* START *

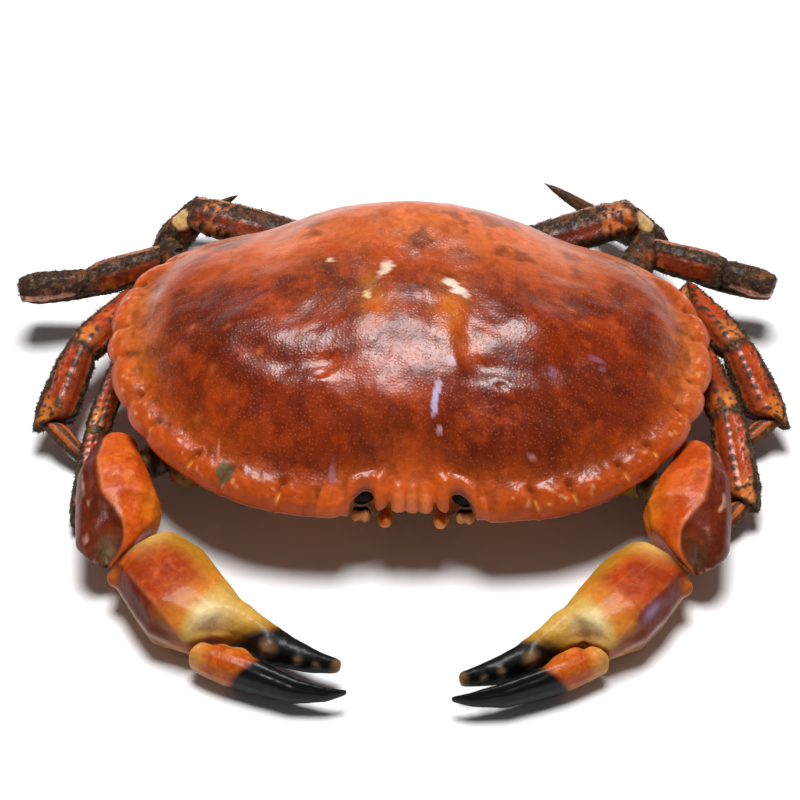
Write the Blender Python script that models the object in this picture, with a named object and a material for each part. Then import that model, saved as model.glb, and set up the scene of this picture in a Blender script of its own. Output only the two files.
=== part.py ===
"""Whole cooked edible crab, posed as served: claws folded in front, walking legs tucked in.

Millimetres are used for every named size; MM turns them into metres.
+X is the crab's long (side to side) direction, -Y is its front, +Z is up.
"L" pieces lie on the -X side and "R" pieces on the +X side.
"""
import math

import bmesh
import bpy
from mathutils import Vector

MM = 0.001
GAP = 0.3
SHARP_DEG = 50.0

# Shift of the whole crab that centres its bounding box on the origin.
SHIFT_X = 4.632
SHIFT_Y = 6.959

# Carapace: plan outline, heights and rim.
SHELL_HALF_WIDTH = 90.0
SHELL_MIDDLE_X = -1.1
SHELL_WIDEST_Y = 8.3
SHELL_FRONT_REACH = 66.4
SHELL_BACK_REACH = 49.0
SHELL_FRONT_POWERS = (2.95, 1.85)
SHELL_BACK_POWERS = (2.2, 2.7)
RIM_FRONT_Z = 25.2
RIM_SIDE_Z = 30.5
RIM_BACK_Z = 34.5
DOME_TOP_Z = 62.0
DOME_POWER = 2.16
DOME_FRONT_POWER = 0.92
DOME_SIDE_POWER = 0.97
DOME_BACK_POWER = 0.59
HUMP_HEIGHT = 6.0
HUMP_CENTRE_Y = 36.0
HUMP_HALF_WIDTH = 28.0
HUMP_HALF_LENGTH = 17.0
SHOULDER_DIP = 3.7
SHOULDER_X = 45.8
SHOULDER_HALF_WIDTH = 12.5
RIM_HOLLOW = 2.6
RIM_HOLLOW_INSET = 9.5
RIM_HOLLOW_WIDTH = 4.5
RIM_HOLLOW_END_DEG = 125.0
SHELL_LEAN = -0.017
BELLY_Z = 24.0
BELLY_SHARE = 0.60
LIP_SHARE = 0.92
LIP_THICKNESS = 3.2
RIM_LOBES = 9
RIM_LOBE_DEPTH = 1.5
LOBE_START_DEG = 21.0
LOBE_END_DEG = 112.0

# Front edge: set back between the eyes, with three teeth and one tooth inside each orbit.
FACE_MIDDLE_X = 1.6
FACE_SETBACK = 3.6
FACE_HALF_WIDTH = 26.0
ORBIT_CENTRE_X = 15.1
ORBIT_HALF_WIDTH = 3.1
ORBIT_DEPTH = 6.0
ORBIT_NOTCH_X = 7.1
FRONT_TOOTH_PITCH = 4.1
FRONT_TOOTH_DEPTH = 1.6

# Face: eyes in the orbits, short antennae beside them, mouth plates below.
EYE_CENTRE = (14.9, -49.6, 19.5)
EYE_HALF_SIZES = (2.7, 2.6, 1.9)
ANTENNA_START = (7.9, -46.6, 17.4)
ANTENNA_END = (7.9, -53.2, 19.8)
ANTENNA_WIDTHS = (1.9, 1.5)
MOUTH_PLATE_X = 7.4
MOUTH_PLATE_TOP = (-40.0, 18.5)
MOUTH_PLATE_FOOT = (-35.6, 6.5)
MOUTH_PLATE_HALF_WIDTH = 6.4
MOUTH_PLATE_HALF_THICKNESS = 1.9

# Body under the shell.
THORAX_SHARE_FRONT = 0.68
THORAX_SHARE_SIDE = 0.50
THORAX_SHARE_BACK = 0.80
THORAX_FLOOR_Z = 2.9
ABDOMEN_HALF_WIDTH = 17.0
ABDOMEN_FRONT_Y = -16.0
ABDOMEN_BACK_Y = 42.0
ABDOMEN_THICKNESS = 2.5

# Walking legs: socket, hip, knee, shin end, foot joint and claw tip of each leg.
# Half widths in LEG_SECTIONS follow the order of LEG_PIECES.
LEG_JOINTS = {
    ("2", "L"): (
        (-47, -9, 11), (-57, -5, 12), (-89, 9, 16.0),
        (-93.6, -13.0, 11.8), (-94.8, -41.5, 4.6), (-84, -55, 2.6),
    ),
    ("2", "R"): (
        (47, -9, 11), (57, -4, 12), (87, 17, 18.0),
        (93.0, -6.5, 18.5), (97.0, -32.0, 9.0), (86, -45, 3.0),
    ),
    ("3", "L"): (
        (-48, 7, 11), (-57, 12, 13), (-87, 35, 20.0),
        (-100.3, 13.0, 20.5), (-107.3, -8.2, 10.5), (-91, -23, 3.0),
    ),
    ("3", "R"): (
        (48, 7, 11), (57, 12, 13), (83, 43, 20.0),
        (97.0, 20.5, 20.5), (106.5, 0.5, 10.5), (90, -12, 3.0),
    ),
    ("4", "L"): (
        (-46, 24, 12), (-55, 32, 15), (-77, 55, 21.0),
        (-100.5, 44.0, 20.5), (-121.5, 40.0, 20.0), (-98, 46.5, 12.5),
    ),
    ("4", "R"): (
        (46, 24, 12), (54, 34, 15), (70, 62, 22.0),
        (93.5, 55.0, 20.5), (108.5, 49.2, 20.0), (86, 58, 12.5),
    ),
    ("5", "L"): (
        (-23, 50, 14), (-28, 60.5, 23), (-69, 70, 27),
        (-80, 66, 15.0), (-76, 85, 8.5), (-57.5, 87.5, 19.5),
    ),
    ("5", "R"): (
        (23, 50, 14), (28, 61, 23), (63.5, 73, 27.2),
        (75.0, 71.8, 14.4), (58, 89.5, 10.5), (38, 94.5, 21.5),
    ),
}
LEG_PIECES = ("coxa", "merus", "carpus", "propodus", "dactyl")
LEG_SECTIONS = {
    "2": (5.4, 5.2, 5.6, 6.4, 3.4),
    "3": (5.6, 5.4, 6.0, 6.6, 3.4),
    "4": (5.6, 5.2, 6.0, 5.0, 2.9),
    "5": (5.2, 5.6, 5.7, 4.4, 2.9),
}
LEG_FLATNESS = 0.86
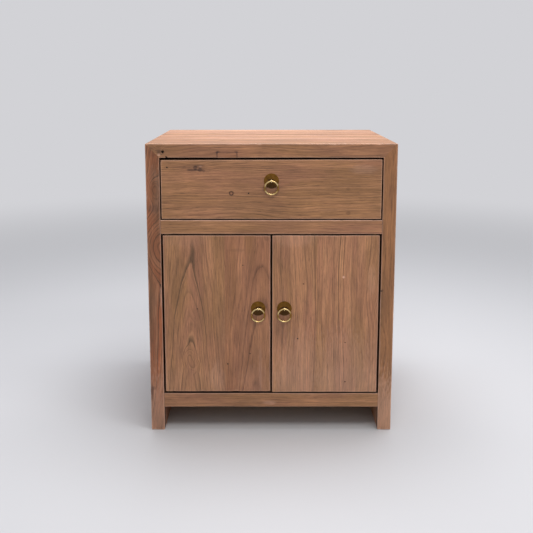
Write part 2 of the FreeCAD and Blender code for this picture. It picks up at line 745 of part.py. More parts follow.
def tail(middle, tip, root):
    """A dovetail's outline seen from the side, wide at its tip."""
    half = "tail_wide / 2"
    waist = "(tail_wide / 2 - tail_flare)"
    return [
        (root, f"{middle} - {waist}"),
        (tip, f"{middle} - {half}"),
        (tip, f"{middle} + {half}"),
        (root, f"{middle} + {waist}"),
    ]


def drawer():
    """The dovetailed drawer with its pull, and the plug in its front."""
    front_middles = tail_middles(int(size("front_tails")), "drawer_under", "side_top")
    back_middles = tail_middles(int(size("back_tails")), "panel_over", "drawer_back_top")
    tip = "drawer_front_back - (drawer_front_thick - front_lap)"
    back_root = "drawer_end - drawer_side_thick"
    front_tails = [tail(middle, tip, "drawer_front_back") for middle in front_middles]
    back_tails = [tail(middle, "drawer_end", back_root) for middle in back_middles]
    pull_up = "drawer_under + drawer_pull_up"
    plug_up = "drawer_under + plug_up"

    face = block("drawer_front", "-(drawer_half)", "drawer_half", "front", "drawer_front_back",
                 "drawer_under", "drawer_top")
    pocket(face, "YZ", front_tails, "-(drawer_half)", "drawer_side_thick")
    pocket(face, "YZ", front_tails, "drawer_half - drawer_side_thick", "drawer_side_thick")
    groove = "(drawer_half - drawer_side_thick + groove_deep)"
    pocket(face, "XZ", [rect(f"-{groove}", groove, "panel_under", "panel_over")],
           "drawer_front_back - groove_deep", "groove_deep")
    ease(face, "fine_arris", [{"y": "front"}])
    pocket(face, "XZ", [("0", pull_up, "pin_hole")], "front", "drawer_front_thick")
    pocket(face, "XZ", [("-plug_left", plug_up, "plug_across / 2 + plug_gap")], "front", "plug_deep")
    keep(face, "drawer_front")

    plug = doc.addObject("PartDesign::Body", "drawer_front_plug")
    pad(plug, "XZ", [("-plug_left", plug_up, "plug_across / 2")], "front", "plug_deep")
    keep(plug, "drawer_front_plug")

    bottom_spots = [
        ((number * size("bottom_screw_spread"), size("drawer_end - drawer_side_thick / 2"),
          size("panel_under")), (0, 0, 1))
        for number in (-1, 0, 1)
    ]
    _, seat = screws("drawer_bottom_screws", "small_shank", "small_head", "bottom_screw_long", bottom_spots)

    side_profile = [("drawer_front_back", "drawer_under")]
    for outline in front_tails:
        side_profile += outline
    side_profile += [("drawer_front_back", "side_top"), ("drawer_end", "side_top"),
                     ("drawer_end", "drawer_under")]
    pins = []
    low_edges = ["panel_over"] + [outline[3][1] for outline in back_tails]
    high_edges = [outline[0][1] for outline in back_tails] + ["drawer_back_top"]
    low_tips = ["panel_over"] + [outline[2][1] for outline in back_tails]
    high_tips = [outline[1][1] for outline in back_tails] + ["drawer_back_top"]
    for low_edge, high_edge, low_tip, high_tip in zip(low_edges, high_edges, low_tips, high_tips):
        pins.append([(back_root, low_edge), ("drawer_end", low_tip),
                     ("drawer_end", high_tip), (back_root, high_edge)])
    for name, side in SIDES.items():
        board = doc.addObject("PartDesign::Body", f"drawer_side_{name}")
        low = "-(drawer_half)" if side < 0 else "drawer_half - drawer_side_thick"
        pad(board, "YZ", [side_profile], low, "drawer_side_thick")
        pocket(board, "YZ", pins, low, "drawer_side_thick")
        groove_low = f"{side} * (drawer_half - drawer_side_thick + groove_deep / 2) - groove_deep / 2"
        pocket(board, "XZ", [rect(groove_low, f"{groove_low} + groove_deep", "panel_under", "panel_over")],
               tip, f"drawer_end - ({tip})")
        keep(board, f"drawer_side_{name}")

    rear = block("drawer_back_blank", "-(drawer_half)", "drawer_half", back_root, "drawer_end",
                 "panel_over", "drawer_back_top")
    pocket(rear, "YZ", back_tails, "-(drawer_half)", "drawer_side_thick")
    pocket(rear, "YZ", back_tails, "drawer_half - drawer_side_thick", "drawer_side_thick")
    let_in(rear, "drawer_back", [seat])

    reach = f"({groove} - groove_gap)"
    panel = block("drawer_bottom_blank", f"-{reach}", reach, "drawer_front_back - groove_deep + groove_gap",
                  "drawer_end", "panel_under", "panel_over")
    let_in(panel, "drawer_bottom", [seat])
    pull("drawer", "0", pull_up, "drawer_front_thick")


def strike(name, x):
    """A strike stud: a flat round head behind the door and a shank in the wood, turned in one piece."""
    spot = ((x, size("door_rear"), size("door_top - strike_drop")), (0, -1, 0))
    head, shank = size("strike_radius"), size("strike_shank")
    thick, long = size("strike_thick"), size("strike_long")
    stud = turned([(0, -thick), (head, -thick), (head, 0), (shank, 0), (shank, long), (0, long)])
    feature = doc.addObject("Part::Feature", name)
    feature.Shape = placed(stud, *spot)
    return keep(feature, name)


def door(name, side):
    """A door of two glued boards on two battens, with its pivot pins, strike and pull."""
    outer = f"{side} * (door_edge)"
    free = f"{side} * (door_free)"
    joint = f"{side} * (door_edge - {name}_outer_board)"
    pins = pivot_pins(f"{name}_door_pivot_pins", side)
    stud = strike(f"{name}_door_strike", side * size("magnet_spread"))

    levels = ("door_under + batten_from_end", "door_top - batten_from_end - batten_high")
    outer_middle = f"{side} * (door_edge - {name}_outer_board / 2)"
    inner_middle = f"{side} * (door_edge - {name}_outer_board + door_free) / 2"
    spots = [
        ((size(x), size("door_rear + batten_thick"), size(f"{level} + batten_high / 2")), (0, -1, 0))
        for level in levels for x in (outer_middle, inner_middle)
    ]
    _, seat = screws(f"{name}_door_screws", "screw_shank", "screw_head", "batten_screw_long", spots)

    pull_x = f"{side} * (door_free + door_pull_inset)"
    pull_z = "door_under + door_pull_up"
    for which, edge, mates in (("outer", outer, [pins, seat]), ("inner", free, [stud, seat])):
        board = block(f"{name}_door_{which}_board_blank", edge, joint, "front", "door_rear",
                      "door_under", "door_top")
        ease(board, "fine_arris", [{"y": "front"}], [{"x": joint}])
        if which == "inner":
            pocket(board, "XZ", [(pull_x, pull_z, "pin_hole")], "front", "door_thick")
        let_in(board, f"{name}_door_{which}_board", mates)

    battens = []
    for level in levels:
        batten = block("batten", f"{side} * (door_edge - batten_inset)",
                       f"{side} * (door_free + batten_inset)", "door_rear", "door_rear + batten_thick",
                       level, f"{level} + batten_high")
        ease(batten, "fine_arris", [{"y": "door_rear + batten_thick"}])
        battens.append(batten)
    blanks = doc.addObject("Part::Compound", f"{name}_battens")
    blanks.Links = battens
    let_in(blanks, f"{name}_door_battens", [seat])
    pull(f"{name}_door", pull_x, pull_z, "door_thick")


def write_steps():
    """Check every object and sub-part, then write each sub-part to its own file."""
    doc.recompute()
    for item in doc.Objects:
        if "Invalid" in item.State or "Error" in item.State:
            raise ValueError(f"{item.Label} failed: {item.State}")
    for name, piece in nodes.items():
        if piece.Shape.isNull() or not piece.Shape.isValid() or not piece.Shape.Solids:
            raise ValueError(f"{name} has no valid shape")
    os.makedirs("parts", exist_ok=True)
    for name, piece in nodes.items():
        piece.Shape.exportStep(f"parts/{name}.step")
    print(len(nodes), "sub-parts")


carcass()
drawer()
for door_name, door_side in SIDES.items():
    door(door_name, door_side)
write_steps()
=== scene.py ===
"""A bedside cabinet of old elm: slab top and sides, one drawer over two plank doors, brass ring pulls.

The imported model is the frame. The boards that show are rebuilt here as worn boards, with arrises rubbed by
use, dents and nail holes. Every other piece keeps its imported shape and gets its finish. Lengths are in
millimetres until they reach a mesh. The front faces -Y.
"""
import json
import math
import bpy
import numpy as np
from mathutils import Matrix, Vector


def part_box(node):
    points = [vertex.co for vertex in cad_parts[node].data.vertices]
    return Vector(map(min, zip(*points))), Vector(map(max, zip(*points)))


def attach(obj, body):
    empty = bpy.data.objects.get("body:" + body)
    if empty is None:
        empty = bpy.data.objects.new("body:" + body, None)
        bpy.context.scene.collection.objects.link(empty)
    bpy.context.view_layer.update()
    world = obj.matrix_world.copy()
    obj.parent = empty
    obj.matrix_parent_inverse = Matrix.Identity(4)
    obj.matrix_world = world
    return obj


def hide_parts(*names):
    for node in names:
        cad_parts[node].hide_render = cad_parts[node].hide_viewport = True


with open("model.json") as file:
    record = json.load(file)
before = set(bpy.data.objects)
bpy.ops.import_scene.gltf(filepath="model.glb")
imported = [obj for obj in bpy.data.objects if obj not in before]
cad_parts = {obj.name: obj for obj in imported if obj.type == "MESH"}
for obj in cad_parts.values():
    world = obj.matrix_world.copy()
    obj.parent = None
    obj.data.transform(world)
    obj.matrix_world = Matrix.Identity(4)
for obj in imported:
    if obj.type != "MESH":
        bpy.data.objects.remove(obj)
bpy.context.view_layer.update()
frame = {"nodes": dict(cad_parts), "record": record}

MM = 0.001
RECORD = frame["record"]
BODY_OF = {node: body for body, nodes in RECORD["behaviour"]["bodies"].items() for node in nodes}


def limits(node):
    """A node's lowest and highest corner in millimetres."""
    low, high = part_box(node)
    return np.array(low) / MM, np.array(high) / MM


# The cabinet's main planes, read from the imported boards
LEFT, FRONT, FLOOR = limits("left_side_board_front")[0]
RIGHT = limits("right_side_board_front")[1][0]
INNER = limits("right_side_board_front")[0][0]
UNDER_TOP, TOP = limits("top_board_front")[0][2], limits("top_board_front")[1][2]
DOOR_FACE = limits("left_door_outer_board")[0][1]
DRAWER_FACE = limits("drawer_front")[0][1]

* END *

### [EXERCISE TASK]
Produce only the lines from the line containing "obj.matrix_parent_inverse = Matrix.Identity(4)" through the line containing "before = set(bpy.data.objects)", inclusive of both, exactly as they stand in the entries above.

### [RESULT]
    obj.matrix_parent_inverse = Matrix.Identity(4)
    obj.matrix_world = world
    return obj


def hide_parts(*names):
    for node in names:
        cad_parts[node].hide_render = cad_parts[node].hide_viewport = True


with open("model.json") as file:
    record = json.load(file)
before = set(bpy.data.objects)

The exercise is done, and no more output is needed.